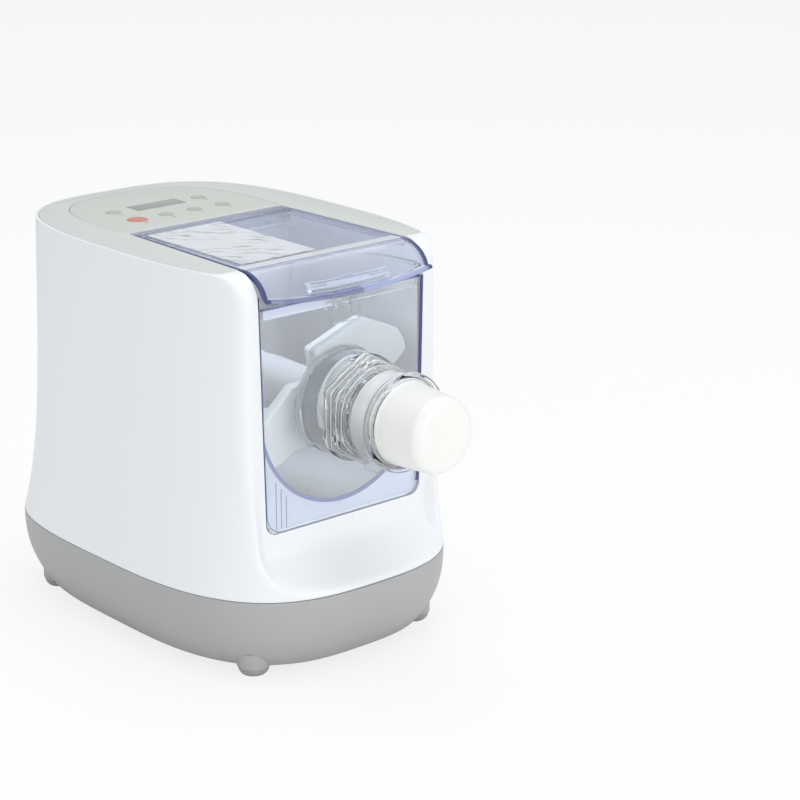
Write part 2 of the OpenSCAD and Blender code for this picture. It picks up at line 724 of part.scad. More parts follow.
module die_cap() color("ivory") framed() difference() {
    turned(concat(
        [[0, cap_back_y], [cap_flange_r, cap_back_y], [cap_flange_r, smooth_front_y + 0.1],
         [cap_r, smooth_front_y + 0.1], [cap_r, nut_front_y]],
        [for (t = [0:10:90]) [cap_front_r - cap_round * (1 - cos(t)),
            cap_front_y + cap_round * (1 - sin(t))]],
        [[0, cap_front_y]]));
    turned([[0, cap_back_y + 1], [tube_bore_r - 2, cap_back_y + 1], [tube_bore_r - 2, nut_front_y],
        [cap_front_r - cap_wall, cap_front_y + cap_wall + 6],
        [cap_front_r - cap_wall - 6, cap_front_y + cap_wall], [0, cap_front_y + cap_wall]]);
    for (i = [0:3], j = [-2:2])
        translate([j * 6.4, cap_front_y + 12 + i * 5.4, axis_h - 40]) cylinder(d = outlet_d, h = 30);
}

// ---- Paddle, auger and shaft ----

arm_y = panel_back_y + collar_inside + 1.6;
blade_front_y = panel_back_y + 3.6;
hub_back_y = bowl_back - seal_w - 3;
square_w = 8;
auger_back_y = arm_y + 6;
drum_r = collar_r - collar_wall - 1.6;

// Outlines seen from the front: x to the right and z up, from the drive axis
blade_a = [[-22, 40], [-6, 45.5], [20, 55], [24, 56], [55, 43], [61.5, 35], [64, 29], [57, 19], [38, 8],
    [10, -6], [-14, 4]];
blade_b = [[10, -8], [-12, -34], [-28, -36], [-43, -43.5], [-49, -45], [-56, -36], [-60, -22], [-57, -12],
    [-30, 12], [0, 14]];

module blade(points) translate([0, axis_h]) intersection() {
    polygon(points);
    circle(blade_reach);
}

module mixing_paddle() color("white") framed() difference() {
    union() {
        bar_y(hub_r, arm_y, hub_back_y);
        along_y(arm_y, arm_y + blade_t) blade(blade_a);
        along_y(blade_front_y, arm_y + 1) difference() {
            blade(blade_a);
            translate([0, axis_h]) circle(collar_r + 1.6);
        }
        along_y(arm_y + 10, arm_y + 10 + blade_t) blade(blade_b);
        for (a = [112, 292]) translate([0, hub_back_y - 6, axis_h]) rotate([90, 0, 0]) rotate(a)
            translate([0, -7, 0]) linear_extrude(blade_t) union() {
                square([blade_reach - 16, 14]);
                translate([blade_reach - 24, -6]) square([20, 26]);
            }
    }
    translate([-square_w / 2 - 0.1, hub_back_y - 26, axis_h - square_w / 2 - 0.1])
        cube([square_w + 0.2, 40, square_w + 0.2]);
    bar_y(square_w / 2, arm_y - 5, auger_back_y);
}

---

> **Task prompt**: Repeat the data verbatim.

> **Exercise answer**:
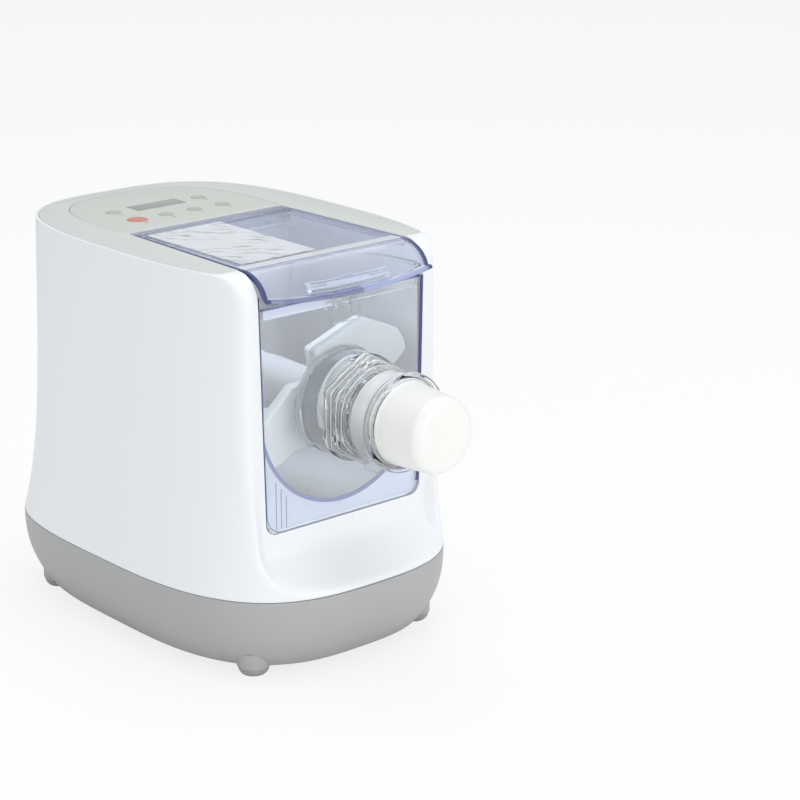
Write part 2 of the OpenSCAD and Blender code for this picture. It picks up at line 724 of part.scad. More parts follow.
module die_cap() color("ivory") framed() difference() {
    turned(concat(
        [[0, cap_back_y], [cap_flange_r, cap_back_y], [cap_flange_r, smooth_front_y + 0.1],
         [cap_r, smooth_front_y + 0.1], [cap_r, nut_front_y]],
        [for (t = [0:10:90]) [cap_front_r - cap_round * (1 - cos(t)),
            cap_front_y + cap_round * (1 - sin(t))]],
        [[0, cap_front_y]]));
    turned([[0, cap_back_y + 1], [tube_bore_r - 2, cap_back_y + 1], [tube_bore_r - 2, nut_front_y],
        [cap_front_r - cap_wall, cap_front_y + cap_wall + 6],
        [cap_front_r - cap_wall - 6, cap_front_y + cap_wall], [0, cap_front_y + cap_wall]]);
    for (i = [0:3], j = [-2:2])
        translate([j * 6.4, cap_front_y + 12 + i * 5.4, axis_h - 40]) cylinder(d = outlet_d, h = 30);
}

// ---- Paddle, auger and shaft ----

arm_y = panel_back_y + collar_inside + 1.6;
blade_front_y = panel_back_y + 3.6;
hub_back_y = bowl_back - seal_w - 3;
square_w = 8;
auger_back_y = arm_y + 6;
drum_r = collar_r - collar_wall - 1.6;

// Outlines seen from the front: x to the right and z up, from the drive axis
blade_a = [[-22, 40], [-6, 45.5], [20, 55], [24, 56], [55, 43], [61.5, 35], [64, 29], [57, 19], [38, 8],
    [10, -6], [-14, 4]];
blade_b = [[10, -8], [-12, -34], [-28, -36], [-43, -43.5], [-49, -45], [-56, -36], [-60, -22], [-57, -12],
    [-30, 12], [0, 14]];

module blade(points) translate([0, axis_h]) intersection() {
    polygon(points);
    circle(blade_reach);
}

module mixing_paddle() color("white") framed() difference() {
    union() {
        bar_y(hub_r, arm_y, hub_back_y);
        along_y(arm_y, arm_y + blade_t) blade(blade_a);
        along_y(blade_front_y, arm_y + 1) difference() {
            blade(blade_a);
            translate([0, axis_h]) circle(collar_r + 1.6);
        }
        along_y(arm_y + 10, arm_y + 10 + blade_t) blade(blade_b);
        for (a = [112, 292]) translate([0, hub_back_y - 6, axis_h]) rotate([90, 0, 0]) rotate(a)
            translate([0, -7, 0]) linear_extrude(blade_t) union() {
                square([blade_reach - 16, 14]);
                translate([blade_reach - 24, -6]) square([20, 26]);
            }
    }
    translate([-square_w / 2 - 0.1, hub_back_y - 26, axis_h - square_w / 2 - 0.1])
        cube([square_w + 0.2, 40, square_w + 0.2]);
    bar_y(square_w / 2, arm_y - 5, auger_back_y);
}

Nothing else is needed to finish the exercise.